Mythos Militärdemokratie

NEW YORK – Ägypten und Thailand haben wenig gemein, außer einem: In beiden Ländern haben gebildete Menschen, die sich stolz als Demokraten betrachten, letztlich zu unterschiedlichen Zeiten Militärputschen gegen ihre gewählten Regierungen applaudiert. Diese Menschen hatten zuvor viele Jahre lang repressiven Militärregimen Widerstand geleistet. Doch sowohl in Thailand im Jahre 2006 als auch letzten Monat in Ägypten waren sie froh, ihre politischen Führungen gewaltsam abgesetzt zu sehen.

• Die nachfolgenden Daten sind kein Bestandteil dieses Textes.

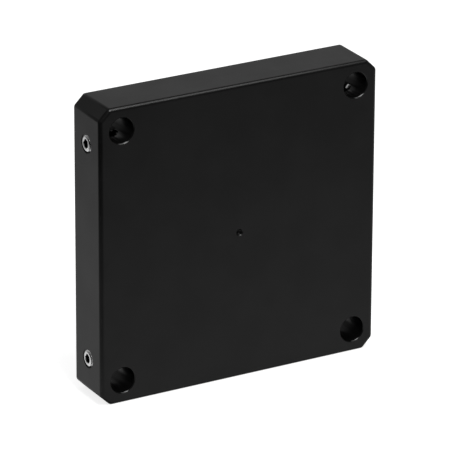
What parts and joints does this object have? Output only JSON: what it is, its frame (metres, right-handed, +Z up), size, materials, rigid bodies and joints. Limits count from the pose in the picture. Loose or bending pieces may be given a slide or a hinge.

Dieser Widerspruch hat seine Gründe. Die gewählten Führer in beiden Ländern, Thaksin Shinawatra in Thailand und Mohamed Mursi in Ägypten, waren Paradebeispiele „illiberaler Demokraten“: Sie neigten dazu, ihren Wahlerfolg als Mandat zur Manipulation von Verfassungsnormen anzusehen und sich wie Autokraten zu verhalten.

Sie sind damit nicht allein. Tatsächlich sind sie vermutlich typische Beispiele für Führer von Ländern ohne oder ohne große demokratische Tradition. Der türkische Ministerpräsident Recep Tayyip Erdoğan etwa ist demselben Lager zuzuordnen. Und hätte man 1991 in Algerien den Führern der Islamischen Heilsfront gestattet, nach ihrem frühen Erfolg bei einer demokratischen Wahl die Macht zu übernehmen, hätten sie sich fast mit Sicherheit als illiberale Herrscher erwiesen. (Stattdessen wurden sie durch einen Militärputsch unterdrückt, bevor ein zweiter Wahlgang erfolgen konnte. Dies löste einen brutalen, acht Jahre währenden Bürgerkrieg aus, bei dem schätzungsweise 200.000 Menschen ums Leben kamen.)